__Task to complete__.
Output exactly the lines from the first one down to the line containing "const SHOOT_STEP = 2.5;", inclusive.

__Material__.
— Start —

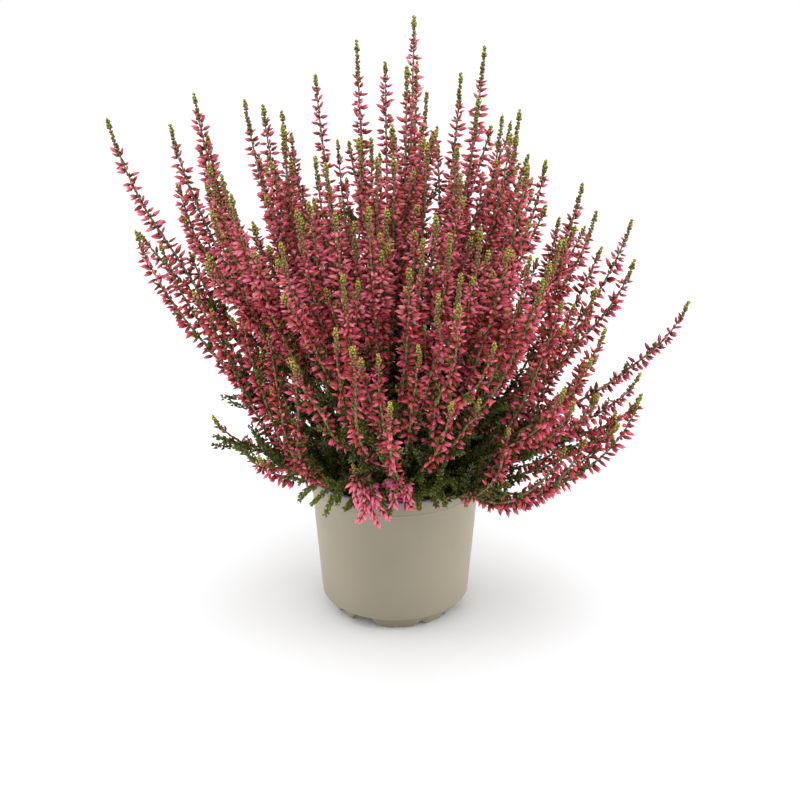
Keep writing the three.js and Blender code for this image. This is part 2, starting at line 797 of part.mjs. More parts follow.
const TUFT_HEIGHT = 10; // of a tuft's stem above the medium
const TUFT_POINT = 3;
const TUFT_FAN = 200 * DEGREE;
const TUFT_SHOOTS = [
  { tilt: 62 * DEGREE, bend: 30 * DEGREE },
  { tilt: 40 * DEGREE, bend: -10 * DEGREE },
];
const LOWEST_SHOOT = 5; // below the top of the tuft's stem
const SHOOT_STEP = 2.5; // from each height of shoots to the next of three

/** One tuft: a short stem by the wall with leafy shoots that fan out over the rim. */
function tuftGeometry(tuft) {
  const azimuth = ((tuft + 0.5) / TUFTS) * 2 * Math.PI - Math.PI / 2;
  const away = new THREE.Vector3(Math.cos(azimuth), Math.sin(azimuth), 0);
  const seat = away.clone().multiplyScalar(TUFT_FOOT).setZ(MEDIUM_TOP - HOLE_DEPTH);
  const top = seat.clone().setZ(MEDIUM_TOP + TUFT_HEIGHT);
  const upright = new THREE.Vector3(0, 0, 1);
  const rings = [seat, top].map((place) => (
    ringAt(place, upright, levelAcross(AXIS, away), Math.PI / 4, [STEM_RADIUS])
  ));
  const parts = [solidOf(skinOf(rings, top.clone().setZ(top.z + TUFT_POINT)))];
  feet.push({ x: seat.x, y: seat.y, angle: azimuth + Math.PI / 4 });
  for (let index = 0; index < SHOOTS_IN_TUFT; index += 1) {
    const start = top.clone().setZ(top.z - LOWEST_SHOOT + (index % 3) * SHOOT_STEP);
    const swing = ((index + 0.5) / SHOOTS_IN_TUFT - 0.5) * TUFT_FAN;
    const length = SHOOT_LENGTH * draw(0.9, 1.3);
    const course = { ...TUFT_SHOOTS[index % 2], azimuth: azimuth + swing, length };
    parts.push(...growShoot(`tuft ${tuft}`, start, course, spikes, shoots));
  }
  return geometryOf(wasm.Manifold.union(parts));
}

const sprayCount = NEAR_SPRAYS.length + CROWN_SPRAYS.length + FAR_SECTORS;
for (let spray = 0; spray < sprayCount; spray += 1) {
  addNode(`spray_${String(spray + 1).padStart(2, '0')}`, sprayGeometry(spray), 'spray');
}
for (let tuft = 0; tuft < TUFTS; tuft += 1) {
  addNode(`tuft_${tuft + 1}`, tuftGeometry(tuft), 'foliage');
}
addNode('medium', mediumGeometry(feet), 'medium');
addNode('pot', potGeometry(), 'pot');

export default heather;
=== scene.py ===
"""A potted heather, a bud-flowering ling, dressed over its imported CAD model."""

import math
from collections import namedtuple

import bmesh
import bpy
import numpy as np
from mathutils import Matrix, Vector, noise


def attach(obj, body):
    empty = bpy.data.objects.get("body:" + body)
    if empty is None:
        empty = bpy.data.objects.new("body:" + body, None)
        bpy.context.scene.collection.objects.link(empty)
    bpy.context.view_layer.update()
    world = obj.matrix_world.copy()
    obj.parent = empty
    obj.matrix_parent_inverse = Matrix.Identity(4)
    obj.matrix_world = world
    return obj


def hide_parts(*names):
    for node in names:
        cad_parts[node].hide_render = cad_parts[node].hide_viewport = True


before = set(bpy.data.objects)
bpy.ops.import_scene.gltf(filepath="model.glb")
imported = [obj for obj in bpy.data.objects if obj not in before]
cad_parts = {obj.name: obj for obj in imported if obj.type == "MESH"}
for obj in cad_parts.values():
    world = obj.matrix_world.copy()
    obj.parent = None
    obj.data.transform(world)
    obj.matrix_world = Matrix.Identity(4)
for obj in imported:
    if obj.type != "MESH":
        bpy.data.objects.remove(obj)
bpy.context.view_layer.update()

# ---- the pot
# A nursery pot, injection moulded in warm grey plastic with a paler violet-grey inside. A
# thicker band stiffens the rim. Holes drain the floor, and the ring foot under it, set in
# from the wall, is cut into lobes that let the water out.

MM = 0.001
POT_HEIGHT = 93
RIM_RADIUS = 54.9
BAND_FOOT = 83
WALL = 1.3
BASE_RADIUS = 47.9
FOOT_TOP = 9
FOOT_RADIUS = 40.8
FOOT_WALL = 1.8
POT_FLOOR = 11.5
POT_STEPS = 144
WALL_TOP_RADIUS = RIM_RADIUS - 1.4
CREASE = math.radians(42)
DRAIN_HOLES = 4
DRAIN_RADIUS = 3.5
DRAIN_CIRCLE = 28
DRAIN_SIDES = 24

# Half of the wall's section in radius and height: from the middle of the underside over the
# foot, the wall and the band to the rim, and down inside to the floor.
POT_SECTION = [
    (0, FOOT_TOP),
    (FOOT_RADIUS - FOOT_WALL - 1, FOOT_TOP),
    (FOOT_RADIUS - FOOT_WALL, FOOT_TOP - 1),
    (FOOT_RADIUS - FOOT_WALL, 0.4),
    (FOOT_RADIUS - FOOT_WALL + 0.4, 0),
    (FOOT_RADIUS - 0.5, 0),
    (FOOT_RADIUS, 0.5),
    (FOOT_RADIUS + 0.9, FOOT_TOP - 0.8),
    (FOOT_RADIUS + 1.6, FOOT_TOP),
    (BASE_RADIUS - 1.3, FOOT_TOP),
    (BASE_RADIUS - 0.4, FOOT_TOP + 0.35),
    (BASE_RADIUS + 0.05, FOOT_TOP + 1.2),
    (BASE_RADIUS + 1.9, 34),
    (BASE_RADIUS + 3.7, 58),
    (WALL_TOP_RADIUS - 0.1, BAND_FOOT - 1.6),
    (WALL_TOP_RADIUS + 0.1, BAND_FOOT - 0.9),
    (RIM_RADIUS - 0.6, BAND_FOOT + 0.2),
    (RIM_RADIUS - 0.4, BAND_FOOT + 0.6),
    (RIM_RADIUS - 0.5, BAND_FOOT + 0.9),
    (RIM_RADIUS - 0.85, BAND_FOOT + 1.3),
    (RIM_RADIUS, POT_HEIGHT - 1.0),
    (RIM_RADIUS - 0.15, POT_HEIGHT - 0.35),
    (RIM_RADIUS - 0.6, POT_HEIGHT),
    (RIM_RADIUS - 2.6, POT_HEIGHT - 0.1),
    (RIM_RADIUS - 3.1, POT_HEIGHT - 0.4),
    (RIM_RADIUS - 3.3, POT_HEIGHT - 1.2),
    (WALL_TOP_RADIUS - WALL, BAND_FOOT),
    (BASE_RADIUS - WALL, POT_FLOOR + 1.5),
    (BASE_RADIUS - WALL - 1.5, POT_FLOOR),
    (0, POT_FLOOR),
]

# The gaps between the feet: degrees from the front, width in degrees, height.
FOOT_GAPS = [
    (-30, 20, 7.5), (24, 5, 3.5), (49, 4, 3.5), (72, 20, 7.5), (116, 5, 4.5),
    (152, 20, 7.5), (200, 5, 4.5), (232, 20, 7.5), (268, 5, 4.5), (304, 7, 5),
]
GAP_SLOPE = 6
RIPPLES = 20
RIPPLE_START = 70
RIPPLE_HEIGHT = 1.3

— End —

__Response to the task__.
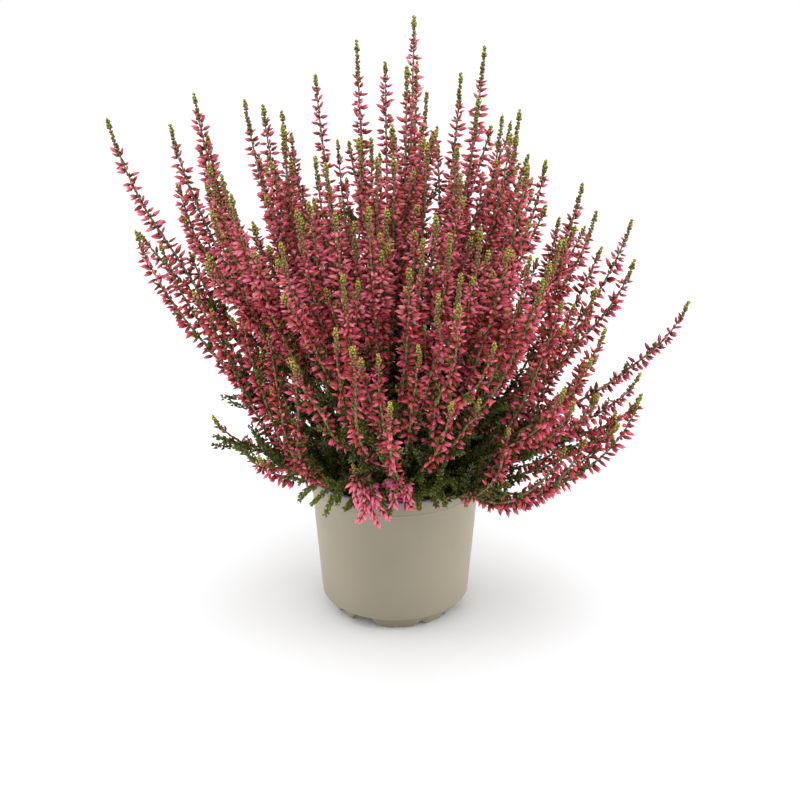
Keep writing the three.js and Blender code for this image. This is part 2, starting at line 797 of part.mjs. More parts follow.
const TUFT_HEIGHT = 10; // of a tuft's stem above the medium
const TUFT_POINT = 3;
const TUFT_FAN = 200 * DEGREE;
const TUFT_SHOOTS = [
  { tilt: 62 * DEGREE, bend: 30 * DEGREE },
  { tilt: 40 * DEGREE, bend: -10 * DEGREE },
];
const LOWEST_SHOOT = 5; // below the top of the tuft's stem
const SHOOT_STEP = 2.5; // from each height of shoots to the next of three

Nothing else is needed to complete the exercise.